* **Data provided**
************

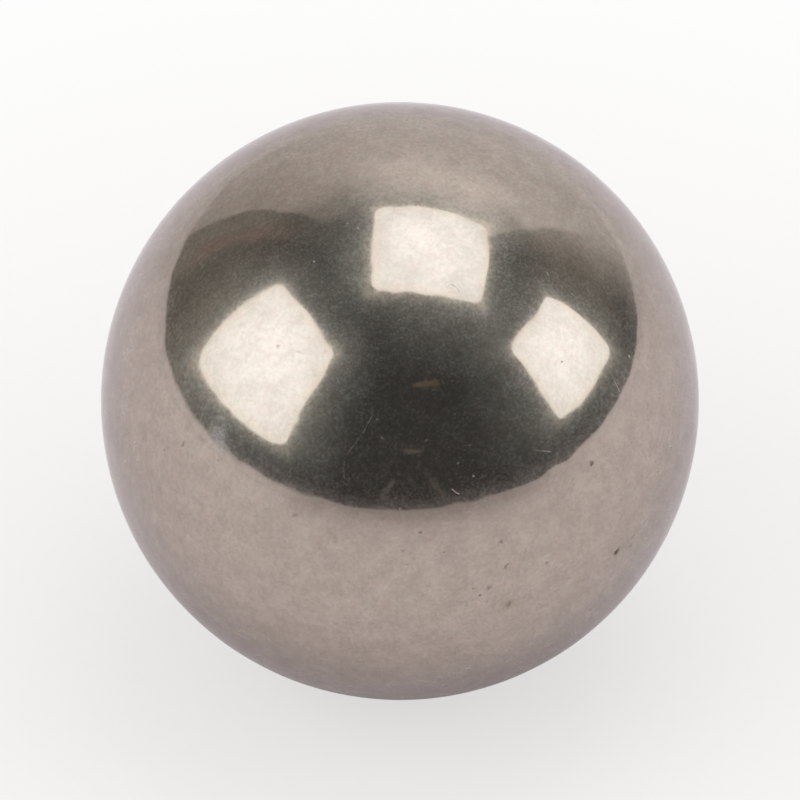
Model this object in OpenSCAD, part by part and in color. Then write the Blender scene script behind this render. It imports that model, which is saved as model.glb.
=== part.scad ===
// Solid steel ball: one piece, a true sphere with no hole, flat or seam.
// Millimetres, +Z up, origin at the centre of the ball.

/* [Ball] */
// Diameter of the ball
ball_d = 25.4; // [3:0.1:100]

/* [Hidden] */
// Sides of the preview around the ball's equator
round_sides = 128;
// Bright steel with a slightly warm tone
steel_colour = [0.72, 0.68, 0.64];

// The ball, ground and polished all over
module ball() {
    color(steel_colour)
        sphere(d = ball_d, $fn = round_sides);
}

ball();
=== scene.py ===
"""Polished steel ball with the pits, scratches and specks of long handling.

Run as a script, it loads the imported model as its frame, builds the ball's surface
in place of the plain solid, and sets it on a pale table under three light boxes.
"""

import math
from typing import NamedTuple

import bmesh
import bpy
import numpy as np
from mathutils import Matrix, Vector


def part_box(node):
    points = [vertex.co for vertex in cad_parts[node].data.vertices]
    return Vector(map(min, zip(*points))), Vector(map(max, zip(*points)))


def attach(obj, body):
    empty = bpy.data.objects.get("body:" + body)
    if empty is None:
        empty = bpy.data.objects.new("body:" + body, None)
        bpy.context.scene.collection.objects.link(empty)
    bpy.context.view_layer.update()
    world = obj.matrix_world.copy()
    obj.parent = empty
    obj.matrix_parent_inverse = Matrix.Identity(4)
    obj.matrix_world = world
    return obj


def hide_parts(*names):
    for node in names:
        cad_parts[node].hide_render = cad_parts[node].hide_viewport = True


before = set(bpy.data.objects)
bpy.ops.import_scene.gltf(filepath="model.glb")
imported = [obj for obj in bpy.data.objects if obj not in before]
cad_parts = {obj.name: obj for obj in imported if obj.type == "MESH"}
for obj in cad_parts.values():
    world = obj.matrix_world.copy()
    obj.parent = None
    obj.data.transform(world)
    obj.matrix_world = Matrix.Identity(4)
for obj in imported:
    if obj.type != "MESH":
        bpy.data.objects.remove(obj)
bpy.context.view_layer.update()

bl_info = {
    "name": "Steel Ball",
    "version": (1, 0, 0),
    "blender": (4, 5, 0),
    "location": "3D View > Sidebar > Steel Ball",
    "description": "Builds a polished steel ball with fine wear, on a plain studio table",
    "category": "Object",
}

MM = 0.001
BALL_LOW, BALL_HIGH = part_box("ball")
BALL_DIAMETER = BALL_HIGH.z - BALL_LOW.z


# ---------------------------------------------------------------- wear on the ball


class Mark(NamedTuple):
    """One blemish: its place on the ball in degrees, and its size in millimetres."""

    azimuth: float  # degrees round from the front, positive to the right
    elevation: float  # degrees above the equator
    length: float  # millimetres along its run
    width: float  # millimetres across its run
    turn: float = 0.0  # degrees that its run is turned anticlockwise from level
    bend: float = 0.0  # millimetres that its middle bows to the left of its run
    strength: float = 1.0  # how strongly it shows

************

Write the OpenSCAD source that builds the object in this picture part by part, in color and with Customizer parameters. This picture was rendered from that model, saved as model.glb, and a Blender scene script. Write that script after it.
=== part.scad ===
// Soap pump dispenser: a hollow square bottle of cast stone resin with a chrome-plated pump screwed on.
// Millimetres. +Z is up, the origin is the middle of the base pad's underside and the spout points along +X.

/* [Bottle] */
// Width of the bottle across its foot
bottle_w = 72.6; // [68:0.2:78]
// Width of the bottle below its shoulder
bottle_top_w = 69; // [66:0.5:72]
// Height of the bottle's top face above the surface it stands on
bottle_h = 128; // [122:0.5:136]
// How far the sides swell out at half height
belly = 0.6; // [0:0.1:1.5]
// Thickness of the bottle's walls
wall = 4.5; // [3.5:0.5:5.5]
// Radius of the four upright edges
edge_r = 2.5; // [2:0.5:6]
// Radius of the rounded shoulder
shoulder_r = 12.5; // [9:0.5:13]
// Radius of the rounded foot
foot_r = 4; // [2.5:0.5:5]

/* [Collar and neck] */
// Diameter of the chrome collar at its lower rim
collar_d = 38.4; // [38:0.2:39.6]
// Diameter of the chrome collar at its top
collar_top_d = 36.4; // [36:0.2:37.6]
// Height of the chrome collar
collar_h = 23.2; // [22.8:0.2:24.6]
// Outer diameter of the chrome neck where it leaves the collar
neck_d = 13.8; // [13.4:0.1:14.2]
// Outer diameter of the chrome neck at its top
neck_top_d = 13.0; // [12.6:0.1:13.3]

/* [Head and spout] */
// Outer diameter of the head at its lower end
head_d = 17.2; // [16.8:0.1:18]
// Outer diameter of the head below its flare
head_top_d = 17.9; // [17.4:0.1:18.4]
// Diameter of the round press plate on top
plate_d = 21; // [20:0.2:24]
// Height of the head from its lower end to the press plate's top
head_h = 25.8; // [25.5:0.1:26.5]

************

* **Exercise**
Reproduce verbatim the lines above, from the line with "Model this object" through the line with "points = [vertex.co".

* **Correct answer**
Model this object in OpenSCAD, part by part and in color. Then write the Blender scene script behind this render. It imports that model, which is saved as model.glb.
=== part.scad ===
// Solid steel ball: one piece, a true sphere with no hole, flat or seam.
// Millimetres, +Z up, origin at the centre of the ball.

/* [Ball] */
// Diameter of the ball
ball_d = 25.4; // [3:0.1:100]

/* [Hidden] */
// Sides of the preview around the ball's equator
round_sides = 128;
// Bright steel with a slightly warm tone
steel_colour = [0.72, 0.68, 0.64];

// The ball, ground and polished all over
module ball() {
    color(steel_colour)
        sphere(d = ball_d, $fn = round_sides);
}

ball();
=== scene.py ===
"""Polished steel ball with the pits, scratches and specks of long handling.

Run as a script, it loads the imported model as its frame, builds the ball's surface
in place of the plain solid, and sets it on a pale table under three light boxes.
"""

import math
from typing import NamedTuple

import bmesh
import bpy
import numpy as np
from mathutils import Matrix, Vector


def part_box(node):
    points = [vertex.co for vertex in cad_parts[node].data.vertices]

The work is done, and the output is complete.